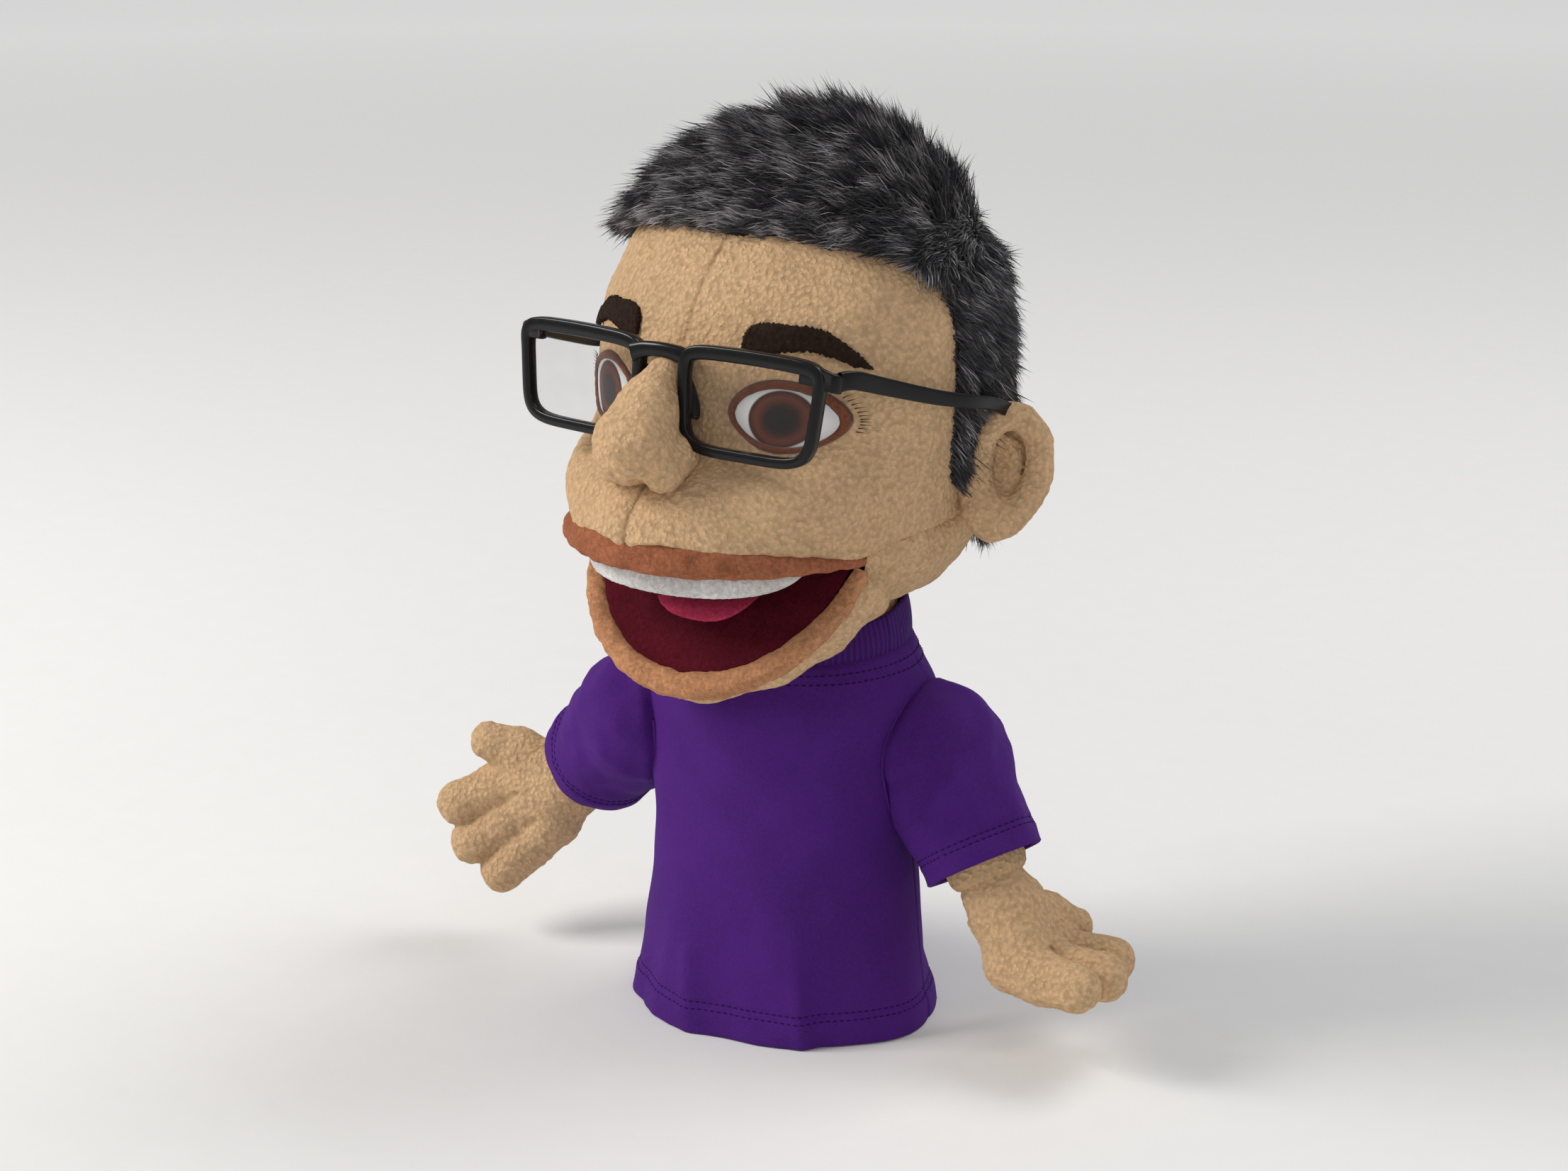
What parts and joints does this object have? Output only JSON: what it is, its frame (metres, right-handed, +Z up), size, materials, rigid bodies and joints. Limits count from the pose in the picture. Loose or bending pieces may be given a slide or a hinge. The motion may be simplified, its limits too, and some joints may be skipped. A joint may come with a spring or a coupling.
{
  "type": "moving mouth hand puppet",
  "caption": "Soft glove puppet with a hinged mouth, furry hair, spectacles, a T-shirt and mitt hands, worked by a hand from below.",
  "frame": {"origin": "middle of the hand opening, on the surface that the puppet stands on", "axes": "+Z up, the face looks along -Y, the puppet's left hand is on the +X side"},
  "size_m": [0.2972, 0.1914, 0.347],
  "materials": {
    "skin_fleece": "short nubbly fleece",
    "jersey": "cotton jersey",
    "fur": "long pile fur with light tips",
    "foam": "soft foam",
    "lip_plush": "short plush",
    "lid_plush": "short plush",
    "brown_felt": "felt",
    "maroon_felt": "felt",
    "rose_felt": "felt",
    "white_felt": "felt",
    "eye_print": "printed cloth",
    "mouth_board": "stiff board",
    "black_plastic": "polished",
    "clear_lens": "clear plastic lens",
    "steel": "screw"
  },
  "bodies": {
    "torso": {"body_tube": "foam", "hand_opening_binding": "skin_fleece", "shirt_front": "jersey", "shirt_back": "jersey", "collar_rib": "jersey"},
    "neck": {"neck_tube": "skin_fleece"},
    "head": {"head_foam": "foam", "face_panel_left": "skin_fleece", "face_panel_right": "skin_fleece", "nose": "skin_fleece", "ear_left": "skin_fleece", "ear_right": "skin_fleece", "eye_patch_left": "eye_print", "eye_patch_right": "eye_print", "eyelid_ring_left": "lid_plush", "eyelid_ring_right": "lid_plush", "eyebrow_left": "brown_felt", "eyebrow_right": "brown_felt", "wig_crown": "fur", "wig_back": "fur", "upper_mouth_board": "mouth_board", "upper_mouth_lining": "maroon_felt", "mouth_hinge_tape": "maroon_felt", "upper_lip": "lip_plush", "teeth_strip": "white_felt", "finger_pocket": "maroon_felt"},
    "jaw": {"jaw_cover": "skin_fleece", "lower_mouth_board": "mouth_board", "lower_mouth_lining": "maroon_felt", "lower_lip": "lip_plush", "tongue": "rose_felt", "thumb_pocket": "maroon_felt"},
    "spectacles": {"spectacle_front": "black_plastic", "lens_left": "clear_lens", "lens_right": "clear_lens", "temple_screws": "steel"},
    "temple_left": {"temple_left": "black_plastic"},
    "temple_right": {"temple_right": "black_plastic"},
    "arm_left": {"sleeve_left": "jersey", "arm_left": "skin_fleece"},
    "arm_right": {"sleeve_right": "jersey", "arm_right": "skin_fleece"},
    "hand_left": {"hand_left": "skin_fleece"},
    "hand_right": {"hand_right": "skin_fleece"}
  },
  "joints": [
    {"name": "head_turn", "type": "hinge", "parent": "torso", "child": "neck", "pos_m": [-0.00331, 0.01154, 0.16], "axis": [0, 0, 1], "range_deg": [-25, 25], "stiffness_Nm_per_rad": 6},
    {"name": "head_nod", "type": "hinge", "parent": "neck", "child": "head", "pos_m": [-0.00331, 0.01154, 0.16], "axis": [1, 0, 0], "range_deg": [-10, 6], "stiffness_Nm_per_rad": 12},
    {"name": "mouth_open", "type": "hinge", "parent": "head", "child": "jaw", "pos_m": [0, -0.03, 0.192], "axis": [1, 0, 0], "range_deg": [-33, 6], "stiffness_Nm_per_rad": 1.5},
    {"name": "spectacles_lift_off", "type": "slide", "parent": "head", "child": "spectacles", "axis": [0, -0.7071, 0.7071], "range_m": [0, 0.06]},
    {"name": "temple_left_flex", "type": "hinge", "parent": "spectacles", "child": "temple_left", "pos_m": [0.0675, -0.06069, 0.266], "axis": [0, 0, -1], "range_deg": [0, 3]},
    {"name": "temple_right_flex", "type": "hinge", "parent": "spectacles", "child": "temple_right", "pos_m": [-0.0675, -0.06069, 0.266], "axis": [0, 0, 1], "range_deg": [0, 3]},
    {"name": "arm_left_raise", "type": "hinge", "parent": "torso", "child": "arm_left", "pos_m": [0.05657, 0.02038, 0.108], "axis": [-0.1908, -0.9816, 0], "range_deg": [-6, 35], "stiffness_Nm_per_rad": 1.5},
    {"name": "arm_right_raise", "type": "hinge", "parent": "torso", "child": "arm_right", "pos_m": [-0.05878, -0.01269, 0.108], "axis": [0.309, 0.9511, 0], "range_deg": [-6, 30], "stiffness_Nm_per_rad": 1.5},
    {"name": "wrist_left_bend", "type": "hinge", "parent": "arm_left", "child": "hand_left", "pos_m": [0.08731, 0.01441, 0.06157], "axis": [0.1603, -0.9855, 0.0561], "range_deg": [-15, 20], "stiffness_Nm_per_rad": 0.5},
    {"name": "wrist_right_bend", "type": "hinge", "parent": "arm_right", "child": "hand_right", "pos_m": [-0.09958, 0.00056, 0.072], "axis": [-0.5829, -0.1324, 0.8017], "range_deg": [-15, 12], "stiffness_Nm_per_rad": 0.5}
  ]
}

- - -

» **EXERCISE GOAL**
Word for word, restate all of the data shown above.

» **SOLUTION TO THIS EXERCISE**
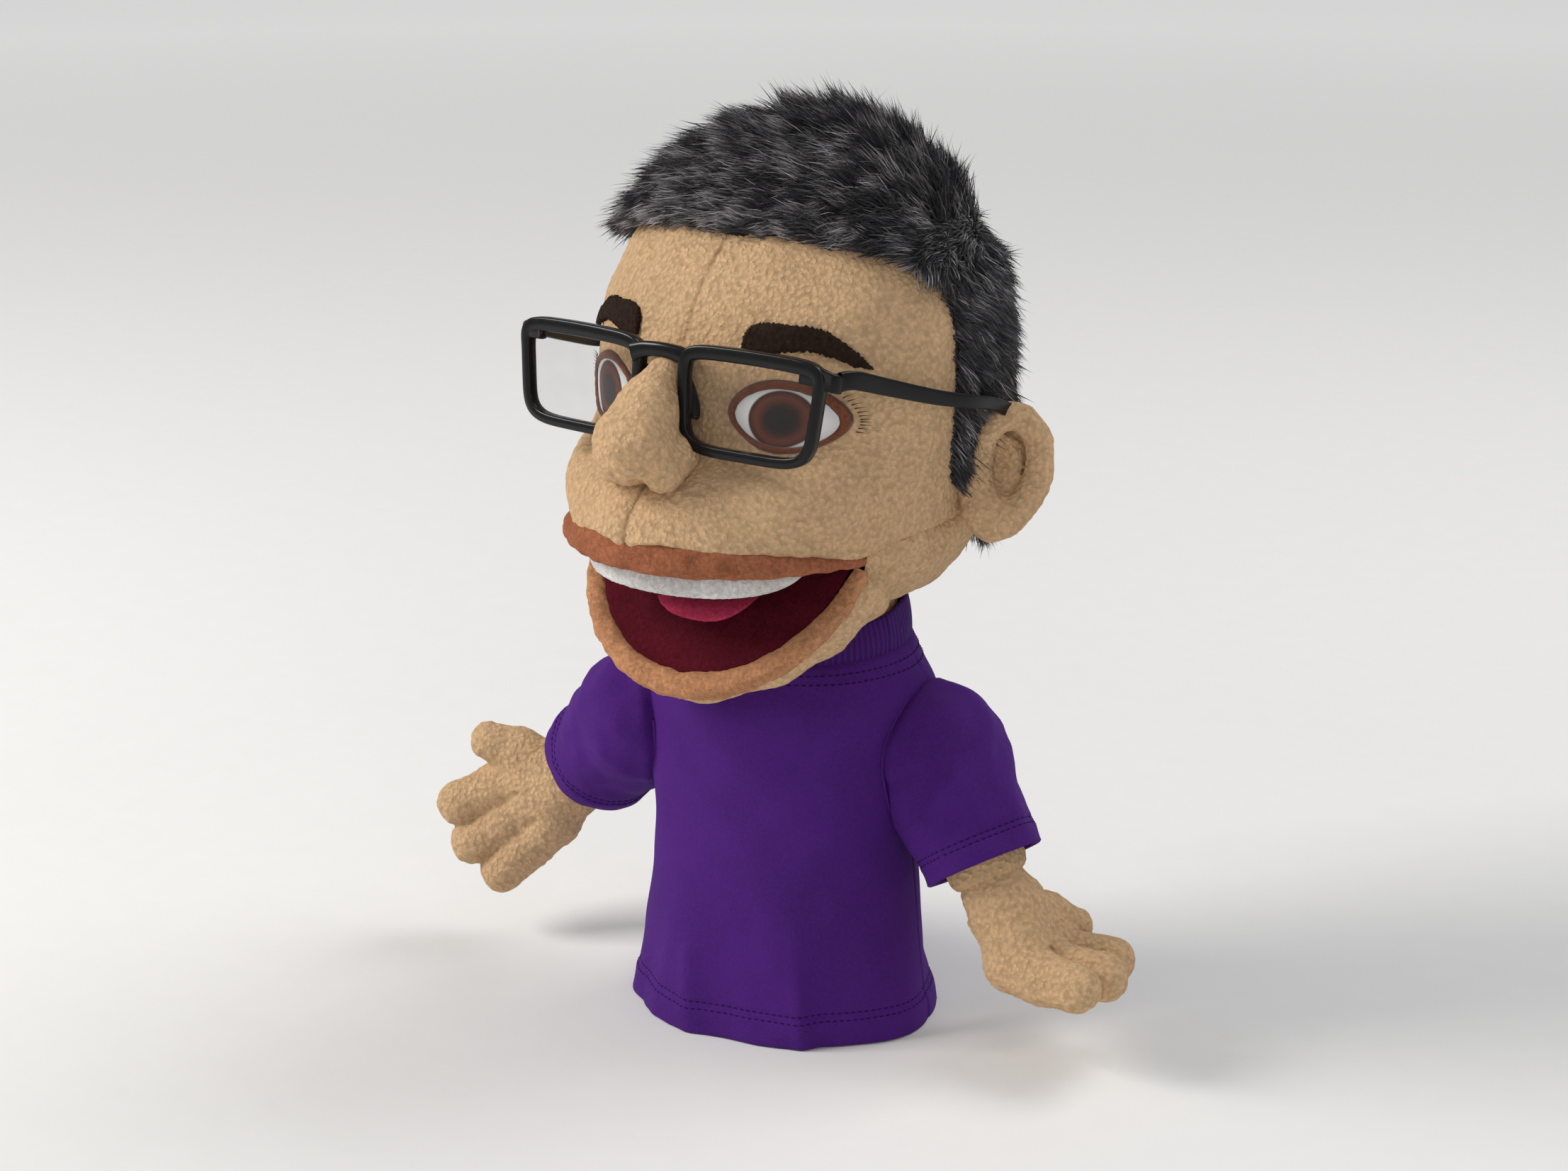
What parts and joints does this object have? Output only JSON: what it is, its frame (metres, right-handed, +Z up), size, materials, rigid bodies and joints. Limits count from the pose in the picture. Loose or bending pieces may be given a slide or a hinge. The motion may be simplified, its limits too, and some joints may be skipped. A joint may come with a spring or a coupling.
{
  "type": "moving mouth hand puppet",
  "caption": "Soft glove puppet with a hinged mouth, furry hair, spectacles, a T-shirt and mitt hands, worked by a hand from below.",
  "frame": {"origin": "middle of the hand opening, on the surface that the puppet stands on", "axes": "+Z up, the face looks along -Y, the puppet's left hand is on the +X side"},
  "size_m": [0.2972, 0.1914, 0.347],
  "materials": {
    "skin_fleece": "short nubbly fleece",
    "jersey": "cotton jersey",
    "fur": "long pile fur with light tips",
    "foam": "soft foam",
    "lip_plush": "short plush",
    "lid_plush": "short plush",
    "brown_felt": "felt",
    "maroon_felt": "felt",
    "rose_felt": "felt",
    "white_felt": "felt",
    "eye_print": "printed cloth",
    "mouth_board": "stiff board",
    "black_plastic": "polished",
    "clear_lens": "clear plastic lens",
    "steel": "screw"
  },
  "bodies": {
    "torso": {"body_tube": "foam", "hand_opening_binding": "skin_fleece", "shirt_front": "jersey", "shirt_back": "jersey", "collar_rib": "jersey"},
    "neck": {"neck_tube": "skin_fleece"},
    "head": {"head_foam": "foam", "face_panel_left": "skin_fleece", "face_panel_right": "skin_fleece", "nose": "skin_fleece", "ear_left": "skin_fleece", "ear_right": "skin_fleece", "eye_patch_left": "eye_print", "eye_patch_right": "eye_print", "eyelid_ring_left": "lid_plush", "eyelid_ring_right": "lid_plush", "eyebrow_left": "brown_felt", "eyebrow_right": "brown_felt", "wig_crown": "fur", "wig_back": "fur", "upper_mouth_board": "mouth_board", "upper_mouth_lining": "maroon_felt", "mouth_hinge_tape": "maroon_felt", "upper_lip": "lip_plush", "teeth_strip": "white_felt", "finger_pocket": "maroon_felt"},
    "jaw": {"jaw_cover": "skin_fleece", "lower_mouth_board": "mouth_board", "lower_mouth_lining": "maroon_felt", "lower_lip": "lip_plush", "tongue": "rose_felt", "thumb_pocket": "maroon_felt"},
    "spectacles": {"spectacle_front": "black_plastic", "lens_left": "clear_lens", "lens_right": "clear_lens", "temple_screws": "steel"},
    "temple_left": {"temple_left": "black_plastic"},
    "temple_right": {"temple_right": "black_plastic"},
    "arm_left": {"sleeve_left": "jersey", "arm_left": "skin_fleece"},
    "arm_right": {"sleeve_right": "jersey", "arm_right": "skin_fleece"},
    "hand_left": {"hand_left": "skin_fleece"},
    "hand_right": {"hand_right": "skin_fleece"}
  },
  "joints": [
    {"name": "head_turn", "type": "hinge", "parent": "torso", "child": "neck", "pos_m": [-0.00331, 0.01154, 0.16], "axis": [0, 0, 1], "range_deg": [-25, 25], "stiffness_Nm_per_rad": 6},
    {"name": "head_nod", "type": "hinge", "parent": "neck", "child": "head", "pos_m": [-0.00331, 0.01154, 0.16], "axis": [1, 0, 0], "range_deg": [-10, 6], "stiffness_Nm_per_rad": 12},
    {"name": "mouth_open", "type": "hinge", "parent": "head", "child": "jaw", "pos_m": [0, -0.03, 0.192], "axis": [1, 0, 0], "range_deg": [-33, 6], "stiffness_Nm_per_rad": 1.5},
    {"name": "spectacles_lift_off", "type": "slide", "parent": "head", "child": "spectacles", "axis": [0, -0.7071, 0.7071], "range_m": [0, 0.06]},
    {"name": "temple_left_flex", "type": "hinge", "parent": "spectacles", "child": "temple_left", "pos_m": [0.0675, -0.06069, 0.266], "axis": [0, 0, -1], "range_deg": [0, 3]},
    {"name": "temple_right_flex", "type": "hinge", "parent": "spectacles", "child": "temple_right", "pos_m": [-0.0675, -0.06069, 0.266], "axis": [0, 0, 1], "range_deg": [0, 3]},
    {"name": "arm_left_raise", "type": "hinge", "parent": "torso", "child": "arm_left", "pos_m": [0.05657, 0.02038, 0.108], "axis": [-0.1908, -0.9816, 0], "range_deg": [-6, 35], "stiffness_Nm_per_rad": 1.5},
    {"name": "arm_right_raise", "type": "hinge", "parent": "torso", "child": "arm_right", "pos_m": [-0.05878, -0.01269, 0.108], "axis": [0.309, 0.9511, 0], "range_deg": [-6, 30], "stiffness_Nm_per_rad": 1.5},
    {"name": "wrist_left_bend", "type": "hinge", "parent": "arm_left", "child": "hand_left", "pos_m": [0.08731, 0.01441, 0.06157], "axis": [0.1603, -0.9855, 0.0561], "range_deg": [-15, 20], "stiffness_Nm_per_rad": 0.5},
    {"name": "wrist_right_bend", "type": "hinge", "parent": "arm_right", "child": "hand_right", "pos_m": [-0.09958, 0.00056, 0.072], "axis": [-0.5829, -0.1324, 0.8017], "range_deg": [-15, 12], "stiffness_Nm_per_rad": 0.5}
  ]
}